Student encampment at Wayne State University, Detroit, May 24, 2024. Participants in the University of Michigan Palestine Solidarity encampment helped establish this tent community. (WW Photo: Arjae Red)
Officially the cops were investigating “incidents of vandalism” — a misdemeanor normally handled by the local police department. But these weren’t just any U-M students. All of them had been involved in Palestine solidarity activism on campus. At least one of the students is a member of the Graduate Employees Organization.
GEO stated on its website: “We strongly condemn the actions taken today and all past and present repression of political activism. We urge University of Michigan administrators, the Regents of the University of Michigan and Michigan Attorney General Dana Nessel to end their campaign against students and stop putting graduate workers in harm’s way.” (geo3550.org)
Attorney General Nessel has been heading a year-long investigation into allegations of vandalism — no more than spray painting pro-Palestine slogans and breaking windows — of the homes and vehicles of U-M officials. Nessel collaborated with President Donald Trump’s FBI in this brutal raid against young activists in their homes.

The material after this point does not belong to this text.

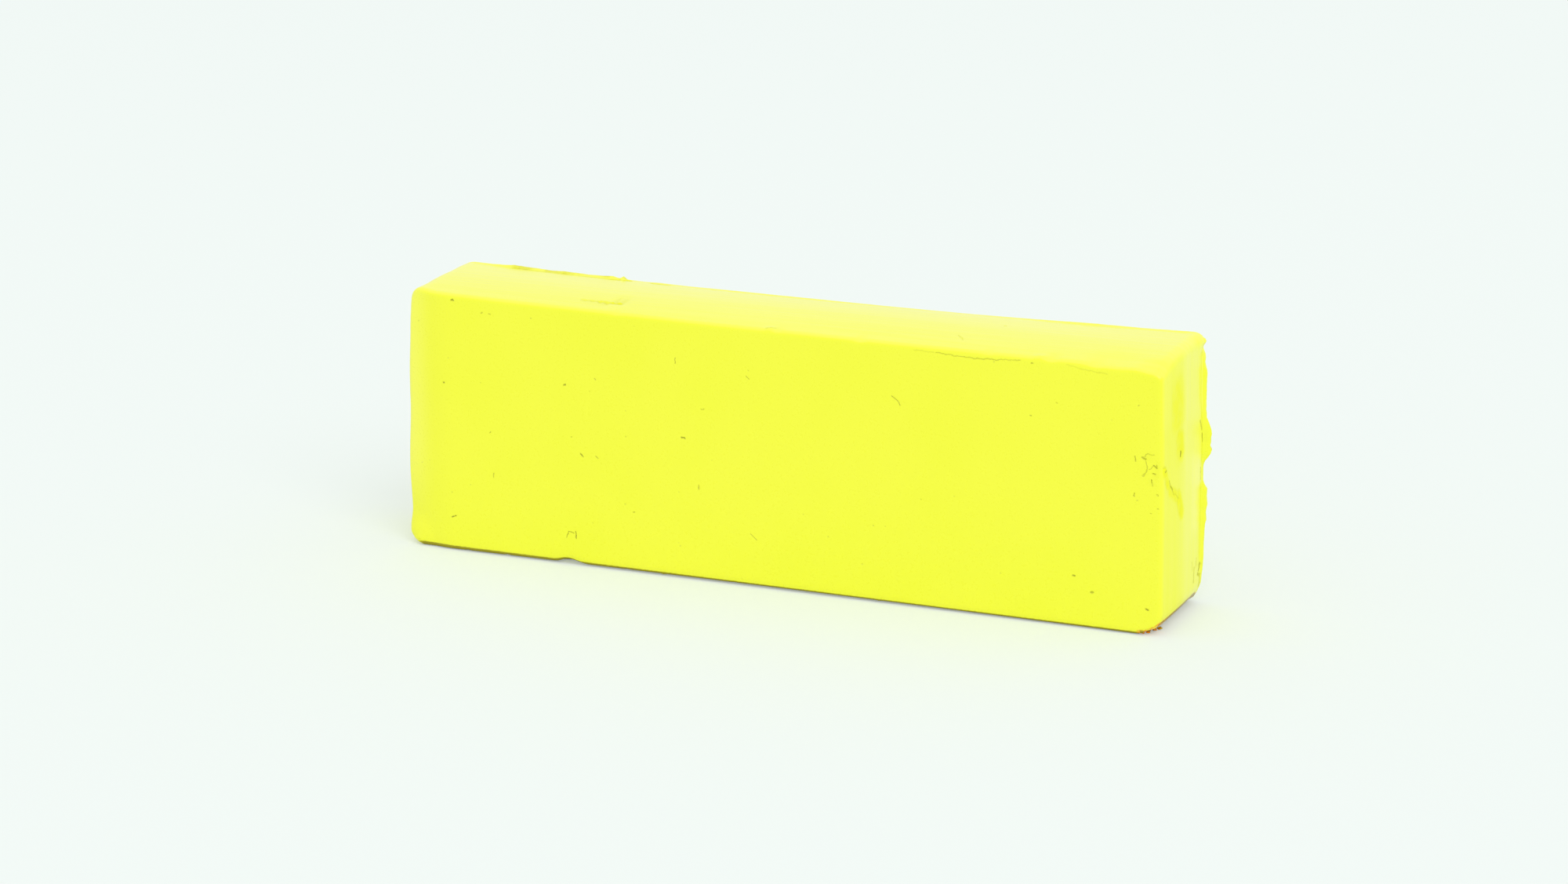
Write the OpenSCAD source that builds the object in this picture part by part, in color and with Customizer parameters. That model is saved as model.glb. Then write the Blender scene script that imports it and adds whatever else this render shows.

Nessel, a Democrat, was the attorney for the Michigan plaintiffs in the lawsuit that won marriage equality in the 2016 U.S. Supreme Court ruling. It might have been expected that she would be reasonably progressive when it came to civil rights or civil liberties.

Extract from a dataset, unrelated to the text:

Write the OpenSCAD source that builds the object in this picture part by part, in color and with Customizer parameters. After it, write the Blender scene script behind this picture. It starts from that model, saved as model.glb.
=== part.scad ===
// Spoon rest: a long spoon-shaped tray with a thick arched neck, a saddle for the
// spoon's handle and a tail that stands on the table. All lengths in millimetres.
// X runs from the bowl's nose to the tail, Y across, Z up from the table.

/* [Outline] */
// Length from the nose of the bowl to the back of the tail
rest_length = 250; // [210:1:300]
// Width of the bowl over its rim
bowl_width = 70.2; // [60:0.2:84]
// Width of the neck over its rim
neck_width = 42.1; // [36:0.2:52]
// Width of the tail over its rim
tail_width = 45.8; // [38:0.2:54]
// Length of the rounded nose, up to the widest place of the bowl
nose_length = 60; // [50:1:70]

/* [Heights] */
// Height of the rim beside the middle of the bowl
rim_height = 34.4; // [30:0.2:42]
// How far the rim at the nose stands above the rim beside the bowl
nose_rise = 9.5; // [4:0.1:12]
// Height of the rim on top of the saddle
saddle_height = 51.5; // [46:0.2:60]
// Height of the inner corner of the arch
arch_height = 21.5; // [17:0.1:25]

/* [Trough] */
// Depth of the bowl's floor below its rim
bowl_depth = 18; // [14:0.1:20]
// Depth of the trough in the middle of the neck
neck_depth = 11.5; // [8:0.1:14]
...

But as Liz Jacob, attorney at the Sugar Law Center for Economic and Social Justice explained: “Dana Nessel frames herself as a democratic bulwark against the Trump Administration, yet has demonstrated continuous collaboration with Trump’s federal government to repress the popular movement for Palestinian liberation. Nessel’s irresponsible conduct has already endangered Michigan residents, putting them in the crosshairs of the Trump Administration’s anti-immigrant and anti-democratic assaults.

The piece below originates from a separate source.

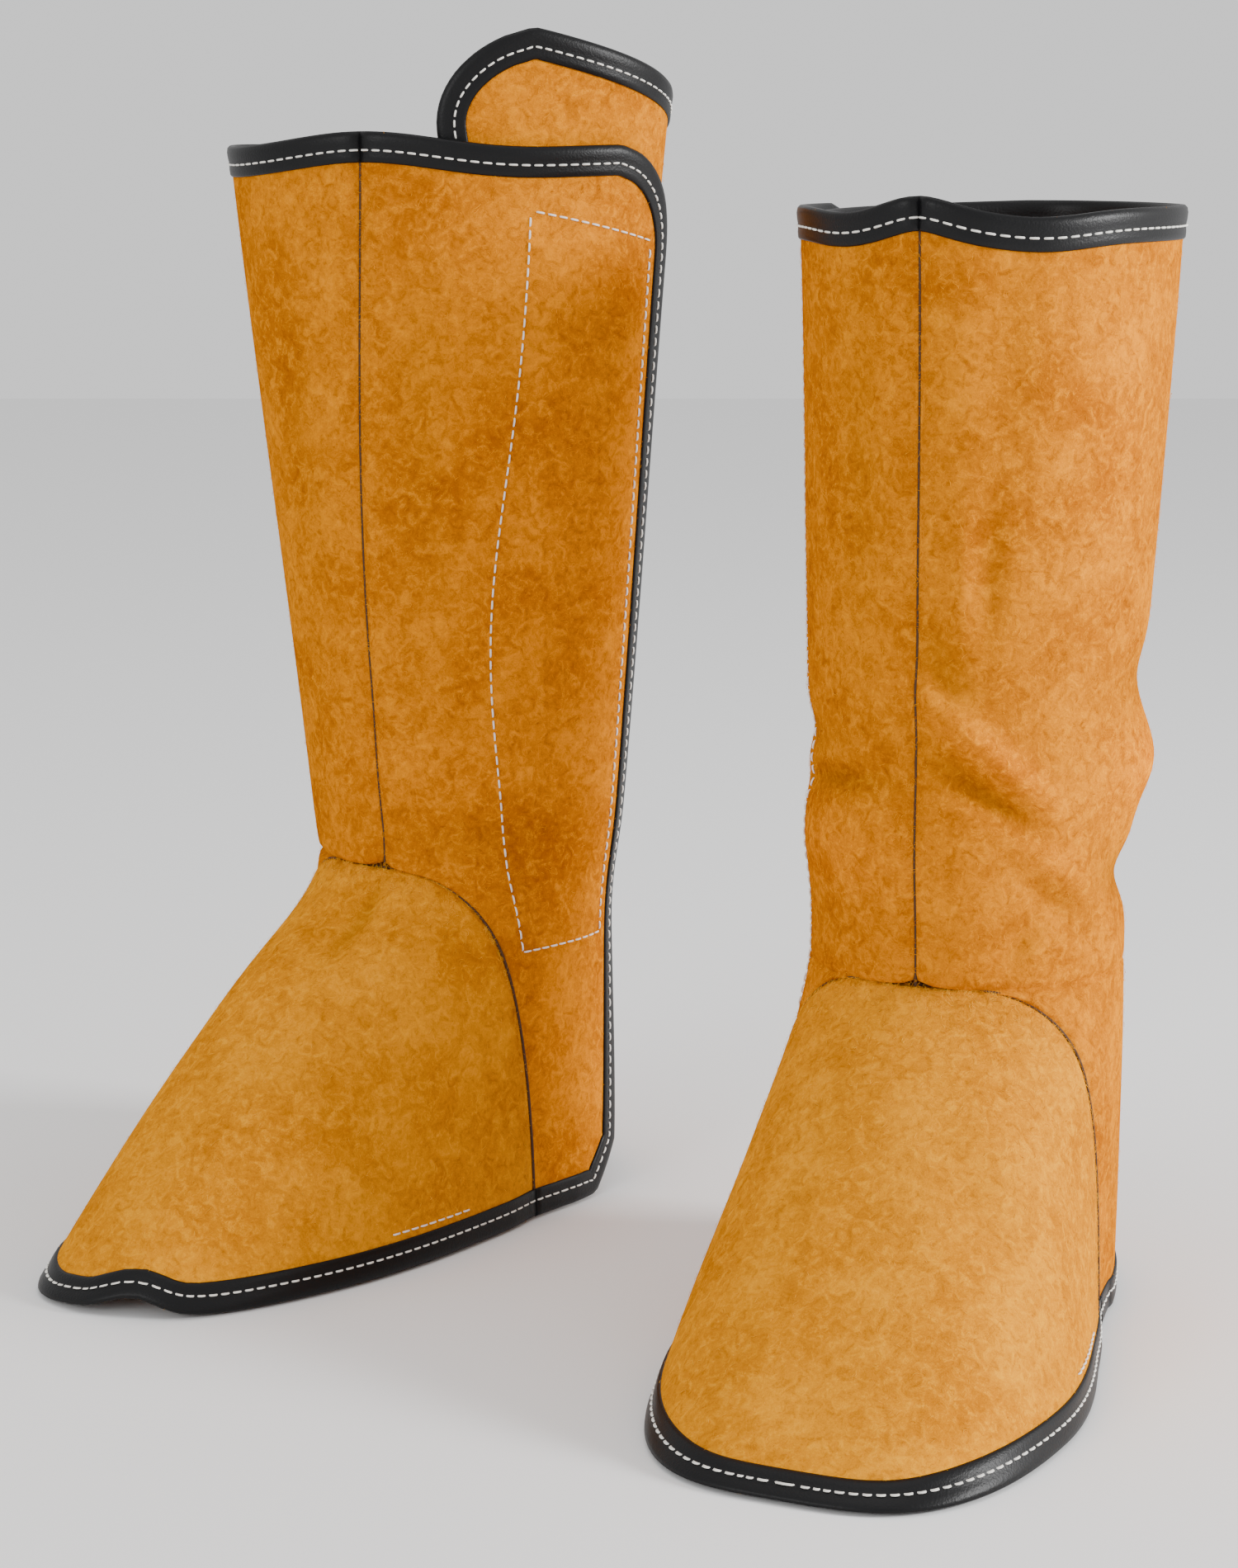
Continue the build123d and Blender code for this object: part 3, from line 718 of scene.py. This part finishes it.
class Materials:
    """Every material of the model."""

    def __init__(self) -> None:
        """Make each finish once, for both spats."""
        self.quarter = self.suede("quarter suede", QUARTER_HIDE, 1.0)
        self.instep = self.suede("instep suede", INSTEP_HIDE, 0.75)
        self.quarter_nap = self.nap("quarter fibres", (0.95, 0.40, 0.004), (0.50, 0.14, 0.0))
        self.instep_nap = self.nap("instep fibres", (0.95, 0.48, 0.03), (0.56, 0.20, 0.001))
        self.binding = self.tape("binding tape", (0.0025, 0.0025, 0.003), 0.42, 1400.0)
        self.hook = self.tape("hook tape", (0.018, 0.018, 0.018), 0.5, 700.0)
        self.loop = self.tape("loop tape", (0.30, 0.31, 0.32), 0.9, 900.0)
        self.elastic = self.tape("elastic", (0.014, 0.014, 0.015), 0.7, 1000.0)
        self.thread = self.plain("white thread", (0.80, 0.78, 0.72), 0.5)
        self.welt = self.plain("seam thread", (0.060, 0.024, 0.006), 0.8)
        self.floor = self.plain("floor", (0.86, 0.86, 0.86), 0.9)

    @staticmethod
    def plain(name: str, colour: Colour, roughness: float) -> bpy.types.Material:
        """Even material."""
        material = bpy.data.materials.new(name)
        material.use_nodes = True
        shader = material.node_tree.nodes["Principled BSDF"]
        shader.inputs["Base Color"].default_value = (*colour, 1.0)
        shader.inputs["Roughness"].default_value = roughness
        material.diffuse_color = (*colour, 1.0)
        return material

    @staticmethod
    def nap(name: str, pale: Colour, dark: Colour) -> bpy.types.Material:
        """Loose fibres: colour differs from place to place."""
        material = Materials.plain(name, pale, 0.9)
        nodes, links = material.node_tree.nodes, material.node_tree.links
        shader = nodes["Principled BSDF"]
        shader.inputs["Specular IOR Level"].default_value = 0.05

        place = nodes.new("ShaderNodeTexCoord")
        place.location = (-800, 0)
        spread = nodes.new("ShaderNodeTexNoise")
        spread.label = "which fibres are pale"
        spread.location = (-600, 0)
        spread.inputs["Scale"].default_value = 260.0
        spread.inputs["Detail"].default_value = 2.0
        ramp = nodes.new("ShaderNodeValToRGB")
        ramp.location = (-350, 0)
        ramp.color_ramp.elements[0].position = 0.38
        ramp.color_ramp.elements[0].color = (*dark, 1.0)
        ramp.color_ramp.elements[1].position = 0.62
        ramp.color_ramp.elements[1].color = (*pale, 1.0)
        links.new(place.outputs["Object"], spread.inputs["Vector"])
        links.new(spread.outputs["Fac"], ramp.inputs["Fac"])
        links.new(ramp.outputs["Color"], shader.inputs["Base Color"])
        return material

    @staticmethod
    def suede(name: str, hide: Hide, coarseness: float) -> bpy.types.Material:
        """Napped split leather: clouded colour, matted fibres, and painted highlight on fold ridges with
        painted shade in fold valleys.

        Args:
            name: name of the material.
            hide: its colours.
            coarseness: strength of the fibre relief.
        """
        material = Materials.plain(name, hide.body, 0.95)
        nodes, links = material.node_tree.nodes, material.node_tree.links
        shader = nodes["Principled BSDF"]
        shader.location = (900, 0)
        shader.inputs["Specular IOR Level"].default_value = 0.0

        place = nodes.new("ShaderNodeTexCoord")
        place.location = (-1300, 0)

        cloud_frame = nodes.new("NodeFrame")
        cloud_frame.label = "clouds of colour over the hide"
        cloud = nodes.new("ShaderNodeTexNoise")
        cloud.label = "clouds"
        cloud.parent = cloud_frame
        cloud.location = (-1000, 400)
        cloud.inputs["Scale"].default_value = 34.0
        cloud.inputs["Detail"].default_value = 5.0
        cloud.inputs["Roughness"].default_value = 0.62
        cloud.inputs["Distortion"].default_value = 0.15
        cloud_ramp = nodes.new("ShaderNodeValToRGB")
        cloud_ramp.parent = cloud_frame
        cloud_ramp.location = (-750, 400)
        cloud_ramp.color_ramp.elements[0].position = 0.30
        cloud_ramp.color_ramp.elements[0].color = hide.darker(0.38)
        cloud_ramp.color_ramp.elements[1].position = 0.70
        cloud_ramp.color_ramp.elements[1].color = hide.paler(0.42)

        fibre_frame = nodes.new("NodeFrame")
        fibre_frame.label = "matted fibres"
        fibre = nodes.new("ShaderNodeTexNoise")
        fibre.label = "fibres"
        fibre.parent = fibre_frame
        fibre.location = (-1000, 0)
        fibre.inputs["Scale"].default_value = 620.0
        fibre.inputs["Detail"].default_value = 6.0
        fibre.inputs["Roughness"].default_value = 0.72
        fibre.inputs["Distortion"].default_value = 2.2
        tuft = nodes.new("ShaderNodeTexNoise")
        tuft.label = "tufts"
        tuft.parent = fibre_frame
        tuft.location = (-1000, -300)
        tuft.inputs["Scale"].default_value = 230.0
        tuft.inputs["Detail"].default_value = 3.0
        tuft.inputs["Distortion"].default_value = 1.2
        relief = nodes.new("ShaderNodeMath")
        relief.operation = "ADD"
        relief.parent = fibre_frame
        relief.location = (-750, -100)
        links.new(fibre.outputs["Fac"], relief.inputs[0])
        links.new(tuft.outputs["Fac"], relief.inputs[1])

        root_share = nodes.new("ShaderNodeMapRange")
        root_share.label = "dark roots show between fibres"
        root_share.location = (-450, 0)
        root_share.inputs["From Min"].default_value = 0.72
        root_share.inputs["From Max"].default_value = 1.0
        root_share.inputs["To Min"].default_value = 0.55
        root_share.inputs["To Max"].default_value = 0.0
        with_roots = nodes.new("ShaderNodeMix")
        with_roots.data_type = "RGBA"
        with_roots.location = (-200, 200)
        with_roots.inputs[7].default_value = (*hide.root, 1.0)
        tip_share = nodes.new("ShaderNodeMapRange")
        tip_share.label = "pale tips stand out"
        tip_share.location = (-450, -300)
        tip_share.inputs["From Min"].default_value = 1.02
        tip_share.inputs["From Max"].default_value = 1.25
        tip_share.inputs["To Min"].default_value = 0.0
        tip_share.inputs["To Max"].default_value = 0.6
        with_tips = nodes.new("ShaderNodeMix")
        with_tips.data_type = "RGBA"
        with_tips.location = (50, 100)
        with_tips.inputs[7].default_value = (*hide.tip, 1.0)
        bump = nodes.new("ShaderNodeBump")
        bump.location = (600, -300)
        bump.inputs["Strength"].default_value = 0.55 * coarseness
        bump.inputs["Distance"].default_value = 0.0011

        links.new(place.outputs["Object"], cloud.inputs["Vector"])
        links.new(place.outputs["Object"], fibre.inputs["Vector"])
        links.new(place.outputs["Object"], tuft.inputs["Vector"])
        links.new(cloud.outputs["Fac"], cloud_ramp.inputs["Fac"])
        links.new(relief.outputs["Value"], root_share.inputs["Value"])
        links.new(relief.outputs["Value"], tip_share.inputs["Value"])
        links.new(root_share.outputs["Result"], with_roots.inputs[0])
        links.new(cloud_ramp.outputs["Color"], with_roots.inputs[6])
        links.new(tip_share.outputs["Result"], with_tips.inputs[0])
        links.new(with_roots.outputs[2], with_tips.inputs[6])
        # Painted light and shade: the base colour is lightened on fold ridges and darkened in fold valleys,
        # by about 7.5 per cent per millimetre of fold height.
        fold = nodes.new("ShaderNodeAttribute")
        fold.label = "height of the folds, in millimetres"
        fold.attribute_name = "fold"
        fold.location = (50, -200)
        painted_fold_share = nodes.new("ShaderNodeMath")
        painted_fold_share.label = "painted highlight on ridges, painted shade in valleys"
        painted_fold_share.operation = "MULTIPLY_ADD"
        painted_fold_share.location = (250, -200)
        painted_fold_share.inputs[1].default_value = 0.075
        painted_fold_share.inputs[2].default_value = 1.0
        painted_fold_shading = nodes.new("ShaderNodeHueSaturation")
        painted_fold_shading.location = (500, 100)
        links.new(fold.outputs["Fac"], painted_fold_share.inputs[0])
        links.new(painted_fold_share.outputs["Value"], painted_fold_shading.inputs["Value"])
        links.new(with_tips.outputs[2], painted_fold_shading.inputs["Color"])
        links.new(painted_fold_shading.outputs["Color"], shader.inputs["Base Color"])
        links.new(relief.outputs["Value"], bump.inputs["Height"])
        links.new(bump.outputs["Normal"], shader.inputs["Normal"])
        return material

    @staticmethod
    def tape(name: str, colour: Colour, roughness: float, fineness: float) -> bpy.types.Material:
        """Woven tape: an even colour with a fine grain."""
        material = Materials.plain(name, colour, roughness)
        nodes, links = material.node_tree.nodes, material.node_tree.links
        shader = nodes["Principled BSDF"]
        shader.inputs["Specular IOR Level"].default_value = 0.22
        place = nodes.new("ShaderNodeTexCoord")
        place.location = (-800, -200)
        grain = nodes.new("ShaderNodeTexNoise")
        grain.label = "weave"
        grain.location = (-600, -200)
        grain.inputs["Scale"].default_value = fineness
        grain.inputs["Detail"].default_value = 2.0
        bump = nodes.new("ShaderNodeBump")
        bump.location = (-300, -200)
        bump.inputs["Strength"].default_value = 0.35
        bump.inputs["Distance"].default_value = 0.0003
        links.new(place.outputs["Object"], grain.inputs["Vector"])
        links.new(grain.outputs["Fac"], bump.inputs["Height"])
        links.new(bump.outputs["Normal"], shader.inputs["Normal"])
        return material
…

“On April 6 at the Detroit airport, federal agents questioned and harassed Amir Makled, an Arab-American [National Lawyers Guild] lawyer representing one of the U-M Encampment 11. This joint escalation by Nessel, the FBI, state and local police is a clear attempt to intimidate protestors and attack their constitutional right to freedom of speech.” (tahrirumich.org, April 24)
The Sugar Law Center is representing two of the students who were attacked on April 23.
The U-M 11, arrested for participating in the Palestine Solidarity Encampment in the Spring last year, were charged with felonies and misdemeanors by Nessel’s office in September 2024. As U-M’s Tahrir Coalition pointed out, “These charges bypass local Prosecutor Eli Savit in an effort to secure harsher criminal penalties following previous felony charges, ongoing academic disciplinary actions and hiring bans.”
The raids on students’ homes, the detention of attorney Makled and the steep charges the U-M 11 are facing are part of a nationwide bipartisan campaign of state repression aimed at squelching what has become known as the “student intifada.”
But students are keeping alive the popular slogan: “Disclose! Divest! We will not stop! We will not rest!” On April 23, the same day as the Michigan cop raids, Yale University students protested a visit by far-right Israeli National Security Minister Itamar Ben-Gvir. They had erected a short-lived encampment the night before.